■ COLLECTED DATA ■
--*--

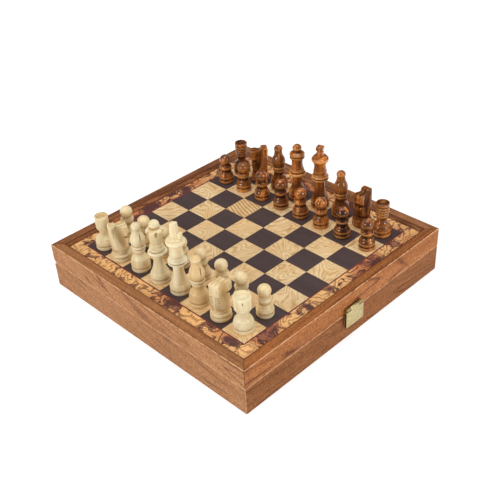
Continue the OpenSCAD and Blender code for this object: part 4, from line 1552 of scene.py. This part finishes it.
@dataclass
class Box:
    """The walnut rails, the board's veneers and the panels. These solids stay and take their finishes."""

    base_edges: tuple[float, ...] = (0.0284,)
    lid_edges: tuple[float, ...] = (0.0490, 0.0289)
    base_mitre: Colour = srgb(214, 168, 128)
    # Per side: the grain's run, place, lean and bow, the three colours, then two painted shades: how much
    # darker the base rail is drawn, and how dark the rim's top is drawn.
    sides: dict[str, Board] = field(default_factory=lambda: {
        "front": Board(Axis.X, (0.3, 0.1, 0.2), 0.05, 0.1, srgb(203, 132, 78), srgb(173, 106, 56),
                       srgb(90, 45, 24), base_painted_shade=0.69, crown=0.2),
        "back": Board(Axis.X, (1.3, 0.6, 0.4), 0.02, 0.05, srgb(198, 134, 86), srgb(160, 102, 62),
                      srgb(88, 48, 32), base_painted_shade=0.9, crown=0.35),
        "left": Board(Axis.Y, (0.8, 2.1, 0.7), 1.484, -0.74, srgb(208, 150, 102), srgb(180, 122, 76),
                      srgb(108, 64, 40), base_painted_shade=0.91, crown=0.5),
        "right": Board(Axis.Y, (2.2, 1.5, 0.1), -0.80, 0.2, srgb(202, 144, 98), srgb(172, 116, 74),
                       srgb(96, 56, 36), base_painted_shade=0.88, crown=0.16),
    })

    def rails(self) -> None:
        """Dress the eight rails, each with its own run of grain and its own colours; the base rails are drawn
        darker and the lid rims darker on top, as painted shade.
        """
        for side, board in self.sides.items():
            dress_nodes({
                f"lid_{side}_rail": Walnut(f"walnut_lid_{side}", board, self.lid_edges),
                f"base_{side}_rail": Walnut(f"walnut_base_{side}", board.lower(), self.base_edges,
                                            self.base_mitre),
            })

    def board(self) -> None:
        """Dress the squares, the dark line, the burl border and the panels."""
        dress_nodes({
            "light_squares": LightVeneer(),
            "dark_squares": DarkVeneer(),
            "burl_border": BurlVeneer(),
            "board_stringing": StraightWood("dark_line", Axis.X, srgb(138, 50, 46), srgb(96, 32, 36)),
            "board_panel": StraightWood("board_core", Axis.Y, srgb(214, 184, 140), srgb(178, 142, 98)),
            "base_bottom_panel": StraightWood("bottom_panel_walnut", Axis.Y, srgb(176, 124, 86),
                                              srgb(122, 80, 54)),
        })

    def build(self) -> None:
        """Dress the whole box."""
        self.rails()
        self.board()
        LOG.info("rails, veneers and panels dressed")


@dataclass
class Linings:
    """The felt in the base and under the board."""

    nap: float = 0.00012
    cells: int = 90

    def sheet(self, name: str, node: str, body: str, material: Material, under: str) -> None:
        """Lay one felt sheet in the space of its solid.

        Args:
            name: The sheet's name.
            node: The solid it stands for.
            body: The body it rides on.
            material: The felt.
            under: Not used.
        """
        low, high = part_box(node)
        middle = (low + high) / 2
        thick = high.z - low.z
        Bench.clear()
        bpy.ops.mesh.primitive_grid_add(x_subdivisions=self.cells, y_subdivisions=self.cells,
                                        size=high.x - low.x, location=(middle.x, middle.y, low.z))
        piece = Bench.settle(name)
        Bench.finish(piece, "SOLIDIFY", thickness=thick - self.nap, offset=1.0)
        Bench.bevel(piece, 0.3, 2)
        texture = bpy.data.textures.new(f"{name}_waviness", "CLOUDS")
        texture.noise_scale = 0.012
        Bench.finish(piece, "DISPLACE", texture=texture, strength=self.nap, mid_level=0.5)
        Bench.smooth(piece, 40.0)
        dress(piece, material)
        fit(piece, body, "felt", node)

    def build(self) -> None:
        """Lay both sheets."""
        green = Felt("green_felt").make()
        self.sheet("base_felt_sheet", "base_lining", "base", green, "base_bottom_panel")
        self.sheet("lid_felt_sheet", "lid_lining", "lid", green, "board_panel")


@dataclass
class Hinges:
    """The two brass butt hinges at the back, with their pins and screws."""

    def build(self) -> None:
        """Dress the leaves, pins and screws."""
        nodes = frame["nodes"]
        leaf = Metal("hinge_brass", Axis.X, srgb(214, 180, 112), srgb(170, 134, 76), 0.3).make()
        screw = Metal("screw_brass", Axis.Z, srgb(222, 190, 124), srgb(160, 124, 70), 0.28).make()
        for node in ("left_hinge_base_leaf", "left_hinge_lid_leaf", "right_hinge_base_leaf",
                     "right_hinge_lid_leaf", "hinge_pins"):
            dress(nodes[node], leaf)
        for node in ("base_screws", "lid_screws"):
            dress(nodes[node], screw)
        LOG.info("hinges dressed")


@dataclass
class Clasp:
    """The brushed flap clasp on the front."""

    round_over: float = 0.35
    thick: float = 2.0
    corner: float = 0.4
    gap: float = 0.3
    roll_width: float = 11.0
    knuckle_depth: float = 0.0035

    def flap(self, material: Material) -> None:
        """Make the flap: a softened plate with its rolled knuckle. Sizes are in millimetres."""
        low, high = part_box("latch_flap")
        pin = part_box("latch_pin")
        pin_middle = (pin[0] + pin[1]) / 2
        radius = high.z - pin_middle.z
        front, foot = low.y / MM, low.z / MM
        left, right = low.x / MM, high.x / MM
        top = pin_middle.z / MM - radius / MM - self.gap
        inset = self.corner
        outline = [(left + inset, foot), (right - inset, foot), (right, foot + inset), (right, top - inset),
                   (right - inset, top), (left + inset, top), (left, top - inset), (left, foot + inset)]
        back = front + self.thick
        plate = Bench.slab("clasp_flap", [(x, front, z) for x, z in outline], (0, back - front, 0))
        Bench.bevel(plate, self.round_over, 3)
        middle = (left + right) / 2
        tongue = Bench.block("tongue", (self.roll_width, 1.9, 2.6), (middle, front + 1.0, top + 0.4))
        Bench.combine(plate, tongue, "UNION")
        bpy.ops.mesh.primitive_cylinder_add(vertices=48, radius=radius, depth=self.roll_width * MM,
                                            location=(middle * MM, pin_middle.y, pin_middle.z),
                                            rotation=(0, math.pi / 2, 0))
        roll = Bench.settle("roll")
        Bench.bevel(roll, 0.2, 2)
        Bench.combine(plate, roll, "UNION")
        Bench.smooth(plate, 32.0)
        dress(plate, material)
        fit(plate, "latch", "clasp_metal", "latch_flap")

    def build(self) -> None:
        """Make the flap and dress the mount, keeper, pin and magnet."""
        low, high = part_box("latch_flap")
        # The flap's finish paints its side faces darker below the knuckle, as painted shade.
        self.flap(Metal("brushed_flap", Axis.X, srgb(210, 194, 146), srgb(182, 164, 114), 0.38,
                        plate=(low.y, high.z - self.knuckle_depth)).make())
        dress_nodes({
            "latch_mount": Metal("clasp_mount_brass", Axis.X, srgb(196, 174, 124), srgb(160, 138, 90), 0.36),
            "latch_keeper": Metal("brushed_clasp", Axis.X, srgb(206, 190, 144), srgb(178, 160, 112), 0.38),
            "latch_pin": Metal("clasp_pin_brass", Axis.X, srgb(210, 176, 104), srgb(160, 122, 62), 0.26),
            "latch_magnet": Metal("magnet_nickel", Axis.Z, srgb(150, 150, 152), srgb(110, 110, 114), 0.3),
        })


# The studio


@dataclass
class Studio:
    """Camera, floor, lights and surroundings."""

    lens: float = 59.72
    sensor: float = 36.0
    eye: Point = (-0.45944, -0.49288, 0.50575)
    right: Point = (0.70230, -0.71033, -0.04704)
    up: Point = (0.43638, 0.37735, 0.81681)
    forward: Point = (0.56246, 0.59417, -0.57498)
    floor_side: float = 30.0
    floor_gap: float = 0.0002
    haze: tuple[float, float] = (0.77, 0.15)

    def camera(self) -> None:
        """Set the camera where the photograph was taken from."""
        data = bpy.data.cameras.new("camera")
        data.lens = self.lens
        data.sensor_width = self.sensor
        data.sensor_fit = "HORIZONTAL"
        data.clip_start = 0.01
        camera = bpy.data.objects.new("camera", data)
        bpy.context.scene.collection.objects.link(camera)
        turn = Matrix((self.right, self.up, [-c for c in self.forward])).transposed()
        camera.matrix_world = Matrix.Translation(self.eye) @ turn.to_4x4()
        bpy.context.scene.camera = camera

    def floor(self) -> None:
        """Lay the pale floor."""
        Bench.clear()
        bpy.ops.mesh.primitive_plane_add(size=self.floor_side, location=(0, 0, -self.floor_gap))
        piece = Bench.settle("pale_floor")
        dress(piece, PaleFloor().make())
        Bench.clear()

    def lamp(self, name: str, place: Point, size: float, power: float, aim: Point = (0, 0, 0.05)) -> None:
        """Hang one soft light that points at the box.

        Args:
            name: The light's name.
            place: Where it hangs, in metres.
            size: The side of its square panel.
            power: Its power in watts.
            aim: What it points at.
        """
        data = bpy.data.lights.new(name, "AREA")
        data.shape = "SQUARE"
        data.size = size
        data.energy = power
        lamp = bpy.data.objects.new(name, data)
        bpy.context.scene.collection.objects.link(lamp)
        away = Vector(place) - Vector(aim)
        lamp.matrix_world = Matrix.Translation(place) @ away.to_track_quat("Z", "Y").to_matrix().to_4x4()

    def build(self) -> None:
        """Set up camera, floor and light."""
        self.camera()
        self.floor()
        self.lamp("left_softbox", (-1.32, 0.24, 0.66), 0.5, 9.4)
        self.lamp("right_softbox", (0.26, -1.36, 0.56), 0.5, 8.8)
        self.lamp("overhead", (0.1, 0.1, 1.5), 1.2, 14.0)
        world = bpy.data.worlds.new("studio")
        world.use_nodes = True
        background = world.node_tree.nodes["Background"]
        background.inputs["Color"].default_value = (1.0, 1.0, 1.0, 1.0)
        sheet = Sheet(world.node_tree)
        seen = sheet.node("LightPath").outputs["Is Camera Ray"]
        sheet.feed(background.inputs["Strength"], sheet.maths("MULTIPLY_ADD", seen, *self.haze))
        bpy.context.scene.world = world
        bpy.context.scene.view_settings.view_transform = "Standard"
        LOG.info("studio set up")


def main() -> None:
    """Build the studio, dress the box and set the men on it."""
    logging.basicConfig(level=logging.INFO, format="%(name)s: %(message)s")
    Bench.clear()
    Studio().build()
    Box().build()
    Linings().build()
    Hinges().build()
    Clasp().build()
    # In both woods the hollow colour is partly staining and partly painted shade, and the crest colour partly
    # rubbed wear and partly painted highlight.
    pale = TurnedWood("pale_turned_wood", pale=srgb(252, 240, 202), mid=srgb(240, 220, 172),
                      deep=srgb(222, 192, 138), hollow=srgb(204, 166, 112), crest=srgb(254, 246, 214),
                      warm=srgb(224, 180, 116), rough=0.32, coat=0.35, gloss=0.18, lines=34.0, contrast=0.3,
                      warmth=0.62, stain_and_shade=0.8)
    stained = TurnedWood("stained_turned_wood", pale=srgb(236, 146, 66), mid=srgb(106, 44, 16),
                         deep=srgb(22, 6, 3), hollow=srgb(20, 6, 3), crest=srgb(242, 168, 92),
                         warm=srgb(236, 144, 62), rough=0.28, coat=1.0, gloss=0.06, lines=54.0, contrast=0.9,
                         warmth=0.3, stain_and_shade=0.75)
    Chessmen().build({Army.WHITE: pale.make(), Army.BLACK: stained.make()})


if __name__ == "__main__":
    main()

--*--

■ TASK DIRECTIONS ■
Beginning at the top of the data, please return every line until and including the line containing "walnut rails, the", copied exactly, and nothing past it.

■ SOLUTION TO THIS TASK ■
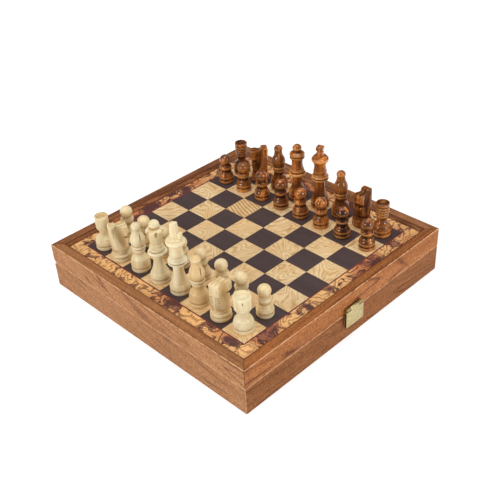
Continue the OpenSCAD and Blender code for this object: part 4, from line 1552 of scene.py. This part finishes it.
@dataclass
class Box:
    """The walnut rails, the board's veneers and the panels. These solids stay and take their finishes."""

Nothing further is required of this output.